• **Dataset extract**:

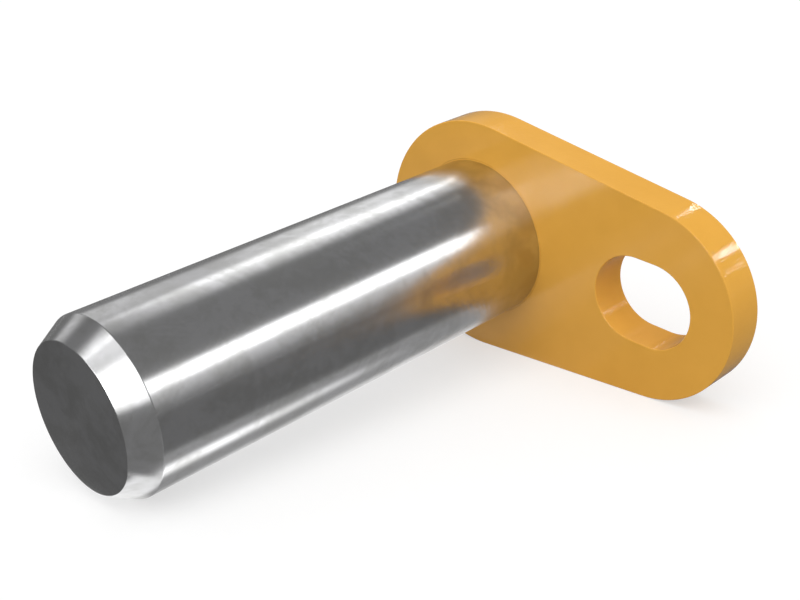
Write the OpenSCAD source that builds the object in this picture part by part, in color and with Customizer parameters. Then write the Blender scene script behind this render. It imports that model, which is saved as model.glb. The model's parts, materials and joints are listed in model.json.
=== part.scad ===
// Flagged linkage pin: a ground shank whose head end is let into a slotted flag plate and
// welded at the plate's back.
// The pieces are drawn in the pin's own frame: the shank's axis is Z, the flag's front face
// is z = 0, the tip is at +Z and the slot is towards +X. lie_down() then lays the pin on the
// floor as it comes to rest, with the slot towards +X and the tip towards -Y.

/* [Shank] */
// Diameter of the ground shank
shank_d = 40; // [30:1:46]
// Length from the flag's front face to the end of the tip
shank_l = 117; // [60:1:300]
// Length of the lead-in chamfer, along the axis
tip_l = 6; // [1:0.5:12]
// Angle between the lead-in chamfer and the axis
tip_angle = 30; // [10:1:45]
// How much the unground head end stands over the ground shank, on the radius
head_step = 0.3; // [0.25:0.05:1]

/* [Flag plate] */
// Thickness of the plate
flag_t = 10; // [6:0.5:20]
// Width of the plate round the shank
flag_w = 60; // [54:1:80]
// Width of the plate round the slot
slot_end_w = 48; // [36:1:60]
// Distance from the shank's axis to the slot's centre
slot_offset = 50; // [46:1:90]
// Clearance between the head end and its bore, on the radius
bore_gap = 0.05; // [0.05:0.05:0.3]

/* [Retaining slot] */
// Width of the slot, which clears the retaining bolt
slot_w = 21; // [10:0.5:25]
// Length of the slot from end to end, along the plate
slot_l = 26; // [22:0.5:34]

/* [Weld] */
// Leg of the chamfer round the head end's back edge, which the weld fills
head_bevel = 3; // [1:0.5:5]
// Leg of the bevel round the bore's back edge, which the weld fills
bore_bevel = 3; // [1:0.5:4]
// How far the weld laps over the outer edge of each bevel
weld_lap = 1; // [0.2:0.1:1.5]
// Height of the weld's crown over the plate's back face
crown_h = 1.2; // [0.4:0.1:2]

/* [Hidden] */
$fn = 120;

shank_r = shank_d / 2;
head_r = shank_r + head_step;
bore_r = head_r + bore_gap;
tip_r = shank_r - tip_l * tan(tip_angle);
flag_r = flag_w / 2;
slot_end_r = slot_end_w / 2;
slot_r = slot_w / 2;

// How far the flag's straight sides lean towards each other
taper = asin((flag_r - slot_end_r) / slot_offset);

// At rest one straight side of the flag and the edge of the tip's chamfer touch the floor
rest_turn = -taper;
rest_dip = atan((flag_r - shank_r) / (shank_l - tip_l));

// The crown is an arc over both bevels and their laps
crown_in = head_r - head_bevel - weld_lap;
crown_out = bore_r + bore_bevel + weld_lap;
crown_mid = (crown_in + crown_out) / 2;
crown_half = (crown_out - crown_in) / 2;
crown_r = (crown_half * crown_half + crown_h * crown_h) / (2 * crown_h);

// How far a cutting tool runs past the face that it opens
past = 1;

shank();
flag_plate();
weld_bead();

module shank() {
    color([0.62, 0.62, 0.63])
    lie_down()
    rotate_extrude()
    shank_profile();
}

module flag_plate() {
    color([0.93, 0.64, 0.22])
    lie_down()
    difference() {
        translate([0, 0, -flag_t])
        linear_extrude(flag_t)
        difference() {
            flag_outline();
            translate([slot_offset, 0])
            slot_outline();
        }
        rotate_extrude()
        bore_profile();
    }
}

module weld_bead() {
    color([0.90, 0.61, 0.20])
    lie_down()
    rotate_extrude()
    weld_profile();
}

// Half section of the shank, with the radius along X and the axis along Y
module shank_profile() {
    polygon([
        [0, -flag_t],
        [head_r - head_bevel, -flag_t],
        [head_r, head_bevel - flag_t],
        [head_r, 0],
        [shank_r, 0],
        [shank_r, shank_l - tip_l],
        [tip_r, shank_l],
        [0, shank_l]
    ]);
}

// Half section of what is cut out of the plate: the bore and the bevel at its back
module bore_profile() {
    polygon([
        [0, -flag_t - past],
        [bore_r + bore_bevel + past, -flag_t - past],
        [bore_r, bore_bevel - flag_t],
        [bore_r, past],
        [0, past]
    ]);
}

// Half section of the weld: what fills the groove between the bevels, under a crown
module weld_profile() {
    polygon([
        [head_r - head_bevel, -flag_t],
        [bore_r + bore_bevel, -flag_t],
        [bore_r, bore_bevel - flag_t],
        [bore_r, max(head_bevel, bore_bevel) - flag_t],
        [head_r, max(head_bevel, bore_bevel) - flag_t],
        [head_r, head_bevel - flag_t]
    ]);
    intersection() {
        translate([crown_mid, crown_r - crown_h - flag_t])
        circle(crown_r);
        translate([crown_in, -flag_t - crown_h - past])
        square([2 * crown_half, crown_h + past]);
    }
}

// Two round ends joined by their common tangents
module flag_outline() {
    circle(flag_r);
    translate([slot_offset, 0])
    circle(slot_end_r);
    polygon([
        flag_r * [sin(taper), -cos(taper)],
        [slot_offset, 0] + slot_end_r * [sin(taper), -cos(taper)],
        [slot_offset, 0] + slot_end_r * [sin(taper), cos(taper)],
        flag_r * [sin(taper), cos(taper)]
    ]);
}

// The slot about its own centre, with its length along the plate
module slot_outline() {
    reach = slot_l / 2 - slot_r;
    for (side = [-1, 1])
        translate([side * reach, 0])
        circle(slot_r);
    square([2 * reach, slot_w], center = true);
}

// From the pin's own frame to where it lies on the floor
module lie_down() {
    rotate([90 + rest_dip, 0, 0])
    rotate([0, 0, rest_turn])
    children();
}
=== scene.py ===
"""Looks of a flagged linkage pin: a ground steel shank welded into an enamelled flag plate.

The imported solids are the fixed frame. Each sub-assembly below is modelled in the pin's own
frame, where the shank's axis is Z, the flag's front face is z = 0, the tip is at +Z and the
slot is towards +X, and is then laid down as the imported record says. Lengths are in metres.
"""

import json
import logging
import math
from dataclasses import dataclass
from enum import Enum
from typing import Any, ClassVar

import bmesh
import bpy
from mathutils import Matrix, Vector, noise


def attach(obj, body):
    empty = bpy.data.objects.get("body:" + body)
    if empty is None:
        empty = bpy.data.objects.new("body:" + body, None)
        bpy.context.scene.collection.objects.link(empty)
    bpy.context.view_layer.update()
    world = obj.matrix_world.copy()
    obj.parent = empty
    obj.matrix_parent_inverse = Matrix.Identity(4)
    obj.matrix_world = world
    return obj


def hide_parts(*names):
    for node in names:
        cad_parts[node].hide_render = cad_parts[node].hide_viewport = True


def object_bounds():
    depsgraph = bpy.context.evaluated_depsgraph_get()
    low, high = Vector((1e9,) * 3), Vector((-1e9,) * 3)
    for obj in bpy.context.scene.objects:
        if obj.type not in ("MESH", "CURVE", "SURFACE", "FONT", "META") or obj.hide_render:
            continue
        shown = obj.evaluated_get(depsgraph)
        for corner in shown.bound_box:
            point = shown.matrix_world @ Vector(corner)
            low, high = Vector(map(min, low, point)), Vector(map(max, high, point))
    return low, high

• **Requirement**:
Extract exactly the run of lines beginning at the line with "their common tangents" and ending at the line with "for node in", including both ends and nothing beyond them.

• **Output below**:
// Two round ends joined by their common tangents
module flag_outline() {
    circle(flag_r);
    translate([slot_offset, 0])
    circle(slot_end_r);
    polygon([
        flag_r * [sin(taper), -cos(taper)],
        [slot_offset, 0] + slot_end_r * [sin(taper), -cos(taper)],
        [slot_offset, 0] + slot_end_r * [sin(taper), cos(taper)],
        flag_r * [sin(taper), cos(taper)]
    ]);
}

// The slot about its own centre, with its length along the plate
module slot_outline() {
    reach = slot_l / 2 - slot_r;
    for (side = [-1, 1])
        translate([side * reach, 0])
        circle(slot_r);
    square([2 * reach, slot_w], center = true);
}

// From the pin's own frame to where it lies on the floor
module lie_down() {
    rotate([90 + rest_dip, 0, 0])
    rotate([0, 0, rest_turn])
    children();
}
=== scene.py ===
"""Looks of a flagged linkage pin: a ground steel shank welded into an enamelled flag plate.

The imported solids are the fixed frame. Each sub-assembly below is modelled in the pin's own
frame, where the shank's axis is Z, the flag's front face is z = 0, the tip is at +Z and the
slot is towards +X, and is then laid down as the imported record says. Lengths are in metres.
"""

import json
import logging
import math
from dataclasses import dataclass
from enum import Enum
from typing import Any, ClassVar

import bmesh
import bpy
from mathutils import Matrix, Vector, noise


def attach(obj, body):
    empty = bpy.data.objects.get("body:" + body)
    if empty is None:
        empty = bpy.data.objects.new("body:" + body, None)
        bpy.context.scene.collection.objects.link(empty)
    bpy.context.view_layer.update()
    world = obj.matrix_world.copy()
    obj.parent = empty
    obj.matrix_parent_inverse = Matrix.Identity(4)
    obj.matrix_world = world
    return obj


def hide_parts(*names):
    for node in names:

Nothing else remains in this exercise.